Baleine grise (Eschrichtius robustus) évaluation et mise à jour du rapport de situation du COSEPAC : chapitre 11

Importance de l'espèce

Importance écologique

La baleine grise est considérée comme une espèce clé des écosystèmes benthiques de l’Arctique. À titre de principal prédateur dans les mers arctiques peu profondes, elle maintient la structure et la diversité des assemblages d’invertébrés benthiques (Nerini,1984; Oliver et Slattery, 1985). Nerini (1984) a estimé qu’au début des années 1980, ces baleines ont retourné chaque saison une superficie de 3 565 km2 dans l’Arctique, déplaçant ainsi 9 p. 100 de la communauté d’amphipodes. Ces valeurs ont sensiblement augmenté depuis. Comme elle se nourrit sur le fond, la baleine grise, en réarrangeant les sédiments mous, libère les substances nutritives minérales emprisonnées dans les substrats (Feder et al., 1994; Oliver et Slattery, 1985). En outre, même si elle s’alimente d’organismes benthiques, elle défèque et urine dans la colonne d’eau, y ramenant ainsi des substances nutritives (Reeves et Mitchell, 1988). Avec ses fanons grossiers, la baleine grise ne retient que les invertébrés relativement gros (plus grands que le 6 mm) qu’elle extrait des sédiments et rejette les petits près de la surface, où les oiseaux de mer et les poissons s’en nourrissent (Obst et Hunt, 1990; Grebmeier et Harrison, 1992).

Importance culturelle et économique

Étant donné que la baleine grise passe habituellement près du rivage, les peuples autochtones qui vivent le long de son trajet de migration et près de ses aires d’alimentation en dépendent pour se nourrir depuis plusieurs millénaires (O'Leary, 1984). Des Autochtones de l’Arctique et de l’État de Washington la chassent encore à des fins de subsistance. Plusieurs groupes autochtones, y compris les Haïdas et les Tsimshian de la Colombie-Britannique, se nourrissent des baleines échouées (O'Leary, 1984). Sanborn (comm. pers.) rapporte que les Kwakwaka'wakw du nord de l’île de Vancouver et de la côte continentale adjacente ne chassaient pas activement la baleine grise, mais utilisaient les ossements des baleines échouées pour fabriquer des outils.
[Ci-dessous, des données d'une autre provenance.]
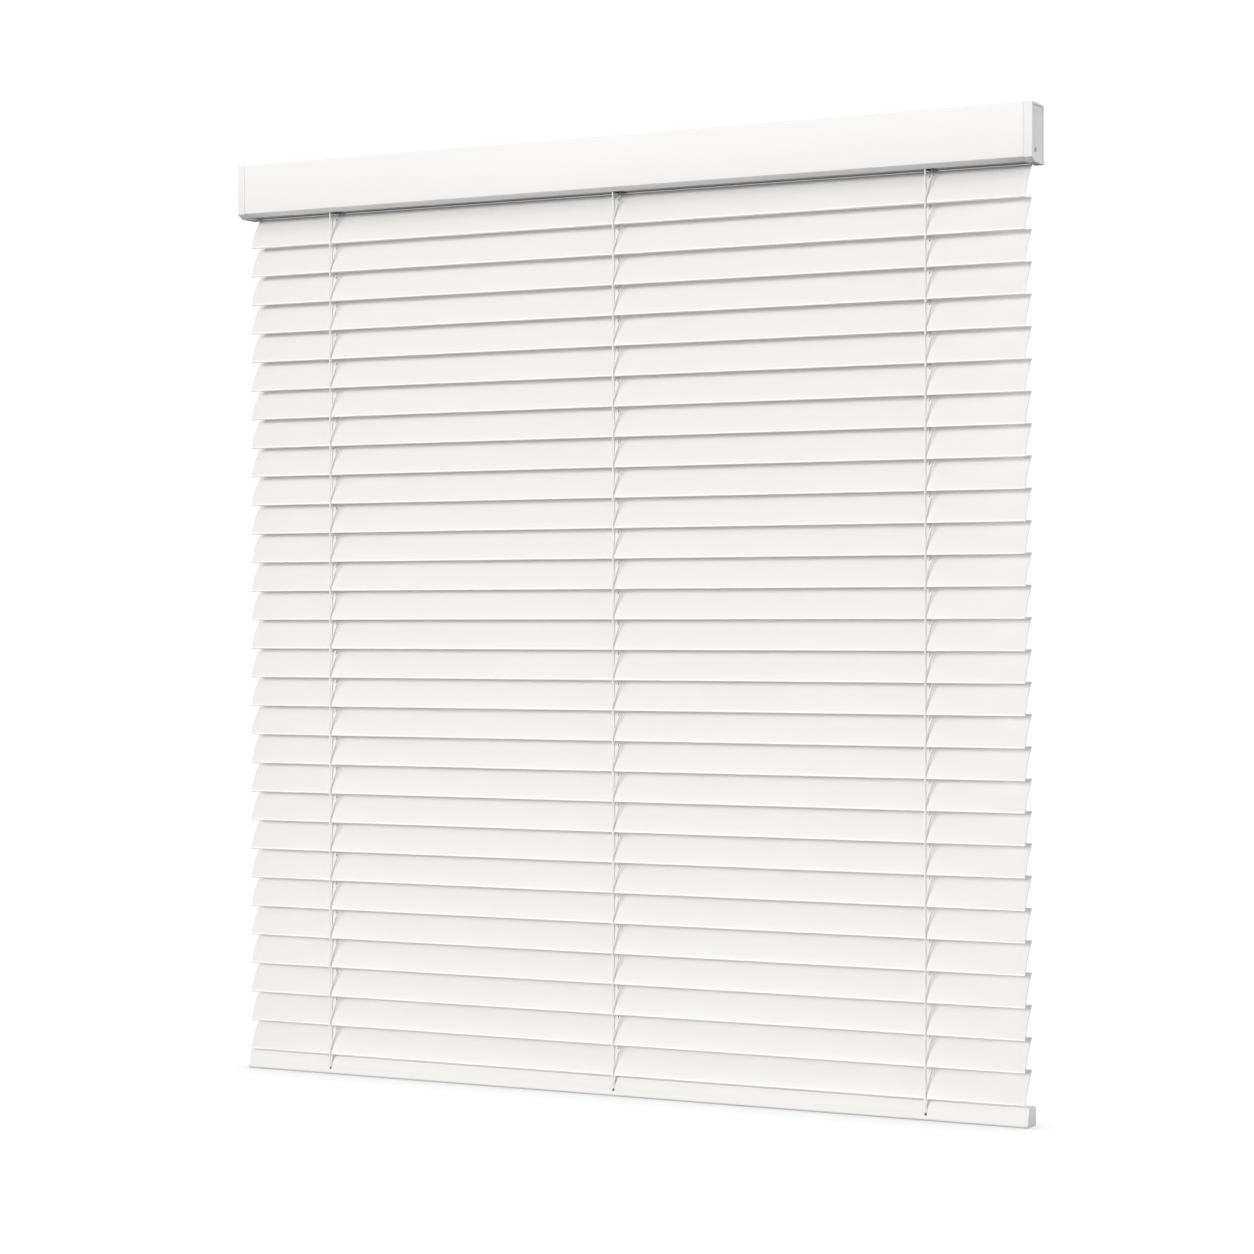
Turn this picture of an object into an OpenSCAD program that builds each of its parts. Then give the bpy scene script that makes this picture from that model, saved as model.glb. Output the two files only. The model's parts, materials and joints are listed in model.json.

Les Aléoutes chassaient autrefois la baleine grise dans les eaux de l’ouest de l’Alaska à partir de petites embarcations recouvertes de peau (O'Leary, 1984). Les Koniaq de l’île Kodiak et du littoral adjacent de l’Alaska la chassaient aussi (O'Leary, 1984). Le long du littoral des mers de Béring, des Tchouktches et de Beaufort, les peuples Yup’i, IñupiaQ et Tchouktche la chassaient aussi à l’occasion, mais, d’après certaines indications, ils préféraient la baleine boréale (Balaena mysticetus) lorsqu’ils pouvaient en trouver (Marquette et Braham, 1982; Krupnik, 1987).

Le long de la côte ouest de l’Amérique du Nord, les Nuu-chah-nulth du sud-ouest de l’île de Vancouver et la tribu voisine des Makah de l’État de Washington étaient probablement les Autochtones qui chassaient le plus la baleine (O'Leary, 1984). Ces deux tribus étroitement apparentées chassaient la baleine grise et le rorqual à bosse, quoiqu’elles privilégiaient ce dernier (Happynook, comm. pers.). Les ossements de rorqual à bosse sont un peu plus abondants que ceux de baleine grise au site archéologique préeuropéen d’Ozette (Huelsbeck, 1988), et cela malgré le fait qu’il était probablement plus facile aux Makah d’Ozette de chasser la baleine grise en raison de sa répartition côtière, ce qui semble indiquer aussi qu’ils préféraient le rorqual à bosse. Les Makah et les Nuu-chah-nulth accordaient une grande importance spirituelle et économique à la chasse à la baleine (O'Leary, 1984; Huelsbeck, 1988; Happynook, 2002).

L’observation des baleines est aujourd’hui une importante activité commerciale et la baleine grise est devenue le pilier de l’économie de nombreuses collectivités de la côte ouest de l’Amérique du Nord. En Colombie-Britannique, des voyagistes offrent des excursions d’observation de la baleine grise le long de la côte ouest de l’île de Vancouver. La plupart des bateaux partent de Tofino et d’Ucluelet (Duffus, 1996) et quelques autres, de Bamfield et de Port Renfrew. Bien qu’un certain nombre d’excursions aient lieu durant la migration vers le nord, la plupart sont effectuées en été, ce qui explique pourquoi le groupe résident estival est la principale cible des observateurs de baleines dans cette région (Duffus, 1996).